• [DATASET EXTRACT]

--------------------

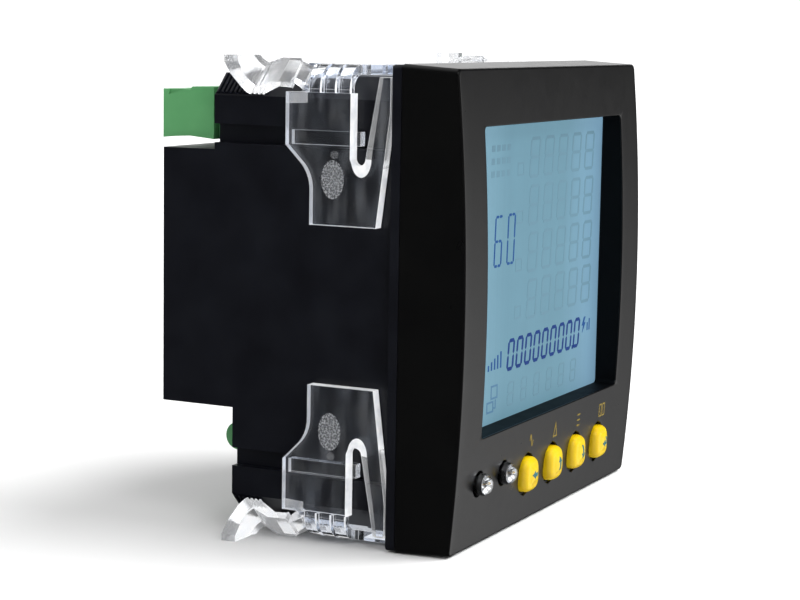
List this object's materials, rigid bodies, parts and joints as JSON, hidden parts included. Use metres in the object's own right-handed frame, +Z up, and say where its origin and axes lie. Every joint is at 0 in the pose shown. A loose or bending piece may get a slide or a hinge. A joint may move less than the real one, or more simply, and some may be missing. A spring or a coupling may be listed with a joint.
{
  "type": "panel-mount multifunction electric energy meter",
  "caption": "Square panel-mount electric energy meter with a deep-set blue display, yellow push buttons, clear clamping clips and green pluggable terminals.",
  "frame": {"origin": "centre of the panel cut-out in the plane where the bezel flange seats on the panel", "axes": "+X to the right seen from the front, +Y into the panel along the case, +Z up"},
  "size_m": [0.1048, 0.0735, 0.098],
  "materials": {
    "bezel_black": "fine moulded texture",
    "case_black": "satin moulded",
    "lcd_film": "satin film",
    "display_glass": "polished",
    "light_guide": "milky",
    "tinned_metal": "bright tinned",
    "circuit_board": "solder mask",
    "screw_steel": "zinc plated",
    "chip_black": "matt moulded",
    "lamp_clear": "clear epoxy",
    "brass": "turned",
    "ferrite": "sintered",
    "tape_yellow": "wound tape",
    "capacitor_sleeve": "shrunk sleeve",
    "copper": "bare drawn copper",
    "terminal_black": "satin moulded",
    "clamp_steel": "stamped, zinc plated",
    "transformer_blue": "potted housing",
    "connector_green": "satin moulded",
    "button_yellow": "satin moulded",
    "plunger_white": "satin moulded",
    "clip_clear": "clear polished polycarbonate"
  },
  "bodies": {
    "housing": {"front_bezel": "bezel_black", "lcd_front_polarizer": "lcd_film", "lcd_front_glass": "display_glass", "lcd_rear_glass": "display_glass", "lcd_backlight": "light_guide", "lcd_frame": "case_black", "lcd_pins": "tinned_metal", "display_board": "circuit_board", "display_screws": "screw_steel", "switch_bodies": "chip_black", "led_lens_left": "lamp_clear", "led_lens_right": "lamp_clear", "led_lead_frames": "tinned_metal", "led_spacers": "case_black", "rear_case": "case_black", "measure_board": "circuit_board", "microcontroller": "chip_black", "metering_chip": "chip_black", "display_link_socket": "chip_black", "display_link_header": "chip_black", "power_board": "circuit_board", "board_standoffs": "brass", "board_screws": "screw_steel", "stack_header": "chip_black", "transformer_core": "ferrite", "transformer_winding": "tape_yellow", "bulk_capacitor": "capacitor_sleeve", "output_capacitors": "capacitor_sleeve", "current_transformer_1": "transformer_blue", "current_transformer_2": "transformer_blue", "current_transformer_3": "transformer_blue", "primary_bars": "copper", "current_terminal_block": "terminal_black", "terminal_clamp_plates": "clamp_steel", "terminal_screws": "screw_steel", "left_header": "connector_green", "right_header": "connector_green", "header_pins": "tinned_metal", "voltage_header": "connector_green"},
    "button_1": {"button_cap_1": "button_yellow", "switch_plunger_1": "plunger_white"},
    "button_2": {"button_cap_2": "button_yellow", "switch_plunger_2": "plunger_white"},
    "button_3": {"button_cap_3": "button_yellow", "switch_plunger_3": "plunger_white"},
    "button_4": {"button_cap_4": "button_yellow", "switch_plunger_4": "plunger_white"},
    "clip_top": {"clip_top": "clip_clear"},
    "clip_bottom": {"clip_bottom": "clip_clear"},
    "lever_top_left": {"lever_top_left": "clip_clear"},
    "lever_top_right": {"lever_top_right": "clip_clear"},
    "lever_bottom_left": {"lever_bottom_left": "clip_clear"},
    "lever_bottom_right": {"lever_bottom_right": "clip_clear"},
    "left_plug": {"left_plug_body": "connector_green", "left_plug_screws": "screw_steel", "left_plug_clamps": "clamp_steel"},
    "right_plug": {"right_plug_body": "connector_green", "right_plug_screws": "screw_steel", "right_plug_clamps": "clamp_steel"}
  },
  "joints": [
    {"name": "button_1_press", "type": "slide", "parent": "housing", "child": "button_1", "axis": [0, 1, 0], "range_m": [0, 0.0005], "stiffness_N_per_m": 1200, "springref_m": -0.0006},
    {"name": "button_2_press", "type": "slide", "parent": "housing", "child": "button_2", "axis": [0, 1, 0], "range_m": [0, 0.0005], "stiffness_N_per_m": 1200, "springref_m": -0.0006},
    {"name": "button_3_press", "type": "slide", "parent": "housing", "child": "button_3", "axis": [0, 1, 0], "range_m": [0, 0.0005], "stiffness_N_per_m": 1200, "springref_m": -0.0006},
    {"name": "button_4_press", "type": "slide", "parent": "housing", "child": "button_4", "axis": [0, 1, 0], "range_m": [0, 0.0005], "stiffness_N_per_m": 1200, "springref_m": -0.0006},
    {"name": "clip_top_slide", "type": "slide", "parent": "housing", "child": "clip_top", "axis": [0, 1, 0], "range_m": [0, 0.008]},
    {"name": "clip_bottom_slide", "type": "slide", "parent": "housing", "child": "clip_bottom", "axis": [0, 1, 0], "range_m": [0, 0.008]},
    {"name": "lever_top_left_lift", "type": "hinge", "parent": "clip_top", "child": "lever_top_left", "pos_m": [-0.04418, 0.02, 0.04413], "axis": [0.7071, 0, 0.7071], "range_deg": [0, 12], "stiffness_Nm_per_rad": 0.05, "springref_deg": -5.73},
    {"name": "lever_top_right_lift", "type": "hinge", "parent": "clip_top", "child": "lever_top_right", "pos_m": [0.04418, 0.02, 0.04413], "axis": [0.7071, 0, -0.7071], "range_deg": [0, 12], "stiffness_Nm_per_rad": 0.05, "springref_deg": -5.73},
    {"name": "lever_bottom_left_lift", "type": "hinge", "parent": "clip_bottom", "child": "lever_bottom_left", "pos_m": [-0.04418, 0.02, -0.04413], "axis": [-0.7071, 0, 0.7071], "range_deg": [0, 12], "stiffness_Nm_per_rad": 0.05, "springref_deg": -5.73},
    {"name": "lever_bottom_right_lift", "type": "hinge", "parent": "clip_bottom", "child": "lever_bottom_right", "pos_m": [0.04418, 0.02, -0.04413], "axis": [-0.7071, 0, -0.7071], "range_deg": [0, 12], "stiffness_Nm_per_rad": 0.05, "springref_deg": -5.73},
    {"name": "left_plug_pull", "type": "slide", "parent": "housing", "child": "left_plug", "axis": [0, 1, 0], "range_m": [0, 0.008]},
    {"name": "right_plug_pull", "type": "slide", "parent": "housing", "child": "right_plug", "axis": [0, 1, 0], "range_m": [0, 0.008]}
  ]
}
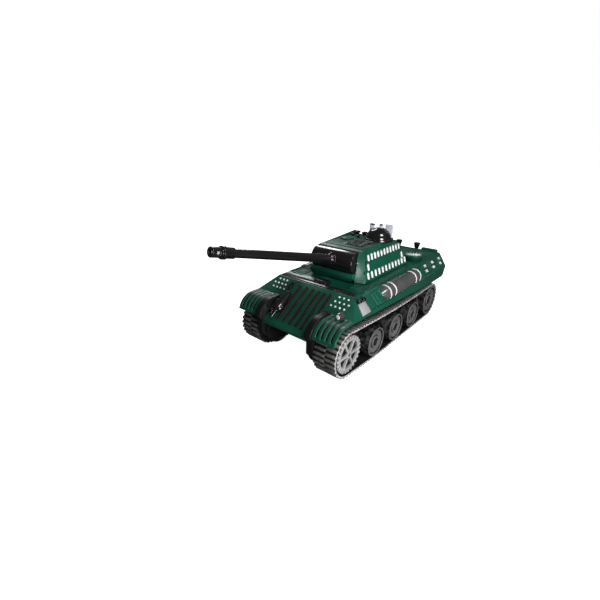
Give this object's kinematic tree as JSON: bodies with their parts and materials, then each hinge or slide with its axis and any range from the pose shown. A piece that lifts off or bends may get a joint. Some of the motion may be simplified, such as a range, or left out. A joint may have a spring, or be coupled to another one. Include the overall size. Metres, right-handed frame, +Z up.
{
  "type": "toy remote control tank",
  "caption": "Green toy remote control battle tank with rubber-look tracks, dished road wheels, traversing turret and long elevating gun.",
  "frame": {"origin": "on the ground under the middle of the whole tank, gun included", "axes": "+X forward, the way the gun points; +Y to the tank's left; +Z up"},
  "size_m": [0.3114, 0.1128, 0.124],
  "materials": {
    "hull_green": "dark green moulded plastic, semi-gloss",
    "hull_black": "black moulded plastic, satin",
    "bar_brown": "very dark brown plastic, satin",
    "stud_white": "white painted plastic",
    "lamp_chrome": "smoked plastic with a bright top",
    "gun_black": "polished black plastic",
    "trim_dark": "dark grey plastic",
    "tube_grey": "dark grey plastic with pale bands",
    "track_rubber": "black flexible plastic, worn grey at the pads",
    "wheel_grey": "mid grey moulded plastic",
    "sprocket_silver": "pale silver-grey plastic",
    "steel": "bright steel",
    "gear_nylon": "white nylon",
    "pinion_brass": "turned brass",
    "cell_jacket": "plain dark battery jacket",
    "board_green": "circuit board",
    "prism_clear": "clear plastic"
  },
  "bodies": {
    "hull": {"lower_hull": "hull_black", "upper_hull": "hull_green", "gear_housing_left": "hull_black", "gear_housing_right": "hull_black", "track_left": "track_rubber", "track_right": "track_rubber", "drive_motor_left": "steel", "drive_motor_right": "steel", "wheel_pins": "hull_black", "glacis_bars": "bar_brown", "glacis_studs": "stud_white", "headlight": "lamp_chrome", "bow_gun": "gun_black", "deck_strip": "trim_dark", "stowage_tubes": "tube_grey", "side_launchers": "tube_grey", "hull_side_studs": "stud_white", "fan_housings": "hull_green", "fan_grilles": "stud_white", "exhaust_stacks": "hull_black", "rear_bins": "hull_green", "battery_door": "hull_black", "battery_cells": "cell_jacket", "battery_contacts": "steel", "control_board": "board_green", "speaker": "hull_black", "hull_screws": "steel", "turret_motor": "steel"},
    "turret": {"turret_shell": "hull_green", "turret_base": "hull_black", "turret_side_studs": "stud_white", "trunnion_pin": "steel", "roof_grille": "trim_dark", "roof_fittings": "trim_dark", "cupola": "gun_black", "cupola_periscopes": "prism_clear"},
    "gun": {"mantlet": "gun_black", "gun_barrel": "gun_black", "muzzle_brake": "gun_black", "muzzle_lamp": "prism_clear"},
    "turret_pinion": {"turret_pinion": "gear_nylon"},
    "switch": {"power_switch": "hull_black"},
    "sprocket_left": {"sprocket_left": "sprocket_silver", "drive_axle_left": "steel", "final_gear_left": "gear_nylon"},
    "compound_gear_left": {"compound_gear_left": "gear_nylon"},
    "motor_pinion_left": {"motor_pinion_left": "pinion_brass"},
    "road_wheel_1_left": {"road_wheel_1_left": "wheel_grey"},
    "road_wheel_2_left": {"road_wheel_2_left": "wheel_grey"},
    "road_wheel_3_left": {"road_wheel_3_left": "wheel_grey"},
    "idler_left": {"idler_left": "wheel_grey"},
    "sprocket_right": {"sprocket_right": "sprocket_silver", "drive_axle_right": "steel", "final_gear_right": "gear_nylon"},
    "compound_gear_right": {"compound_gear_right": "gear_nylon"},
    "motor_pinion_right": {"motor_pinion_right": "pinion_brass"},
    "road_wheel_1_right": {"road_wheel_1_right": "wheel_grey"},
    "road_wheel_2_right": {"road_wheel_2_right": "wheel_grey"},
    "road_wheel_3_right": {"road_wheel_3_right": "wheel_grey"},
    "idler_right": {"idler_right": "wheel_grey"}
  },
  "joints": [
    {"name": "turret_traverse", "type": "hinge", "parent": "hull", "child": "turret", "pos_m": [-0.03371, 0, 0.067], "axis": [0, 0, 1], "range_deg": [-160, 160]},
    {"name": "gun_elevation", "type": "hinge", "parent": "turret", "child": "gun", "pos_m": [0.01209, 0, 0.0848], "axis": [0, -1, 0], "range_deg": [-17, 6]},
    {"name": "turret_pinion_spin", "type": "hinge", "parent": "hull", "child": "turret_pinion", "pos_m": [-0.05971, 0, 0.0597], "axis": [0, 0, 1], "range_deg": [-1230, 1230]},
    {"name": "power_switch_slide", "type": "slide", "parent": "hull", "child": "switch", "axis": [1, 0, 0], "range_m": [0, 0.005]},
    {"name": "sprocket_spin_left", "type": "hinge", "parent": "hull", "child": "sprocket_left", "pos_m": [0.06629, 0.045, 0.0246], "axis": [0, 1, 0], "continuous": true},
    {"name": "compound_spin_left", "type": "hinge", "parent": "hull", "child": "compound_gear_left", "pos_m": [0.05496, 0.024, 0.0266], "axis": [0, 1, 0], "continuous": true},
    {"name": "motor_pinion_spin_left", "type": "hinge", "parent": "hull", "child": "motor_pinion_left", "pos_m": [0.04496, 0.024, 0.0266], "axis": [0, 1, 0], "continuous": true},
    {"name": "road_wheel_1_spin_left", "type": "hinge", "parent": "hull", "child": "road_wheel_1_left", "pos_m": [0.02009, 0.045, 0.0172], "axis": [0, 1, 0], "continuous": true},
    {"name": "road_wheel_2_spin_left", "type": "hinge", "parent": "hull", "child": "road_wheel_2_left", "pos_m": [-0.01991, 0.045, 0.0172], "axis": [0, 1, 0], "continuous": true},
    {"name": "road_wheel_3_spin_left", "type": "hinge", "parent": "hull", "child": "road_wheel_3_left", "pos_m": [-0.05991, 0.045, 0.0172], "axis": [0, 1, 0], "continuous": true},
    {"name": "idler_spin_left", "type": "hinge", "parent": "hull", "child": "idler_left", "pos_m": [-0.10511, 0.045, 0.0202], "axis": [0, 1, 0], "continuous": true},
    {"name": "sprocket_spin_right", "type": "hinge", "parent": "hull", "child": "sprocket_right", "pos_m": [0.06629, -0.045, 0.0246], "axis": [0, 1, 0], "continuous": true},
    {"name": "compound_spin_right", "type": "hinge", "parent": "hull", "child": "compound_gear_right", "pos_m": [0.05496, -0.024, 0.0266], "axis": [0, 1, 0], "continuous": true},
    {"name": "motor_pinion_spin_right", "type": "hinge", "parent": "hull", "child": "motor_pinion_right", "pos_m": [0.04496, -0.024, 0.0266], "axis": [0, 1, 0], "continuous": true},
    {"name": "road_wheel_1_spin_right", "type": "hinge", "parent": "hull", "child": "road_wheel_1_right", "pos_m": [0.02009, -0.045, 0.0172], "axis": [0, 1, 0], "continuous": true},
    {"name": "road_wheel_2_spin_right", "type": "hinge", "parent": "hull", "child": "road_wheel_2_right", "pos_m": [-0.01991, -0.045, 0.0172], "axis": [0, 1, 0], "continuous": true},
    {"name": "road_wheel_3_spin_right", "type": "hinge", "parent": "hull", "child": "road_wheel_3_right", "pos_m": [-0.05991, -0.045, 0.0172], "axis": [0, 1, 0], "continuous": true},
    {"name": "idler_spin_right", "type": "hinge", "parent": "hull", "child": "idler_right", "pos_m": [-0.10511, -0.045, 0.0202], "axis": [0, 1, 0], "continuous": true}
  ],
  "couplings": [
    {"joint": "turret_pinion_spin", "follows": "turret_traverse", "ratio": -7.6667},
    {"joint": "compound_spin_left", "follows": "sprocket_spin_left", "ratio": -3.6},
    {"joint": "motor_pinion_spin_left", "follows": "sprocket_spin_left", "ratio": 10.8},
    {"joint": "road_wheel_1_spin_left", "follows": "sprocket_spin_left", "ratio": 1.3125},
    {"joint": "road_wheel_2_spin_left", "follows": "sprocket_spin_left", "ratio": 1.3125},
    {"joint": "road_wheel_3_spin_left", "follows": "sprocket_spin_left", "ratio": 1.3125},
    {"joint": "idler_spin_left", "follows": "sprocket_spin_left", "ratio": 1.0862},
    {"joint": "compound_spin_right", "follows": "sprocket_spin_right", "ratio": -3.6},
    {"joint": "motor_pinion_spin_right", "follows": "sprocket_spin_right", "ratio": 10.8},
    {"joint": "road_wheel_1_spin_right", "follows": "sprocket_spin_right", "ratio": 1.3125},
    {"joint": "road_wheel_2_spin_right", "follows": "sprocket_spin_right", "ratio": 1.3125},
    {"joint": "road_wheel_3_spin_right", "follows": "sprocket_spin_right", "ratio": 1.3125},
    {"joint": "idler_spin_right", "follows": "sprocket_spin_right", "ratio": 1.0862}
  ]
}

--------------------

• [PROBLEM TO WORK ON] Give the number of lines in the entries that hold the word "piece", and nothing else.

• [RESULT FOR THIS TASK] 2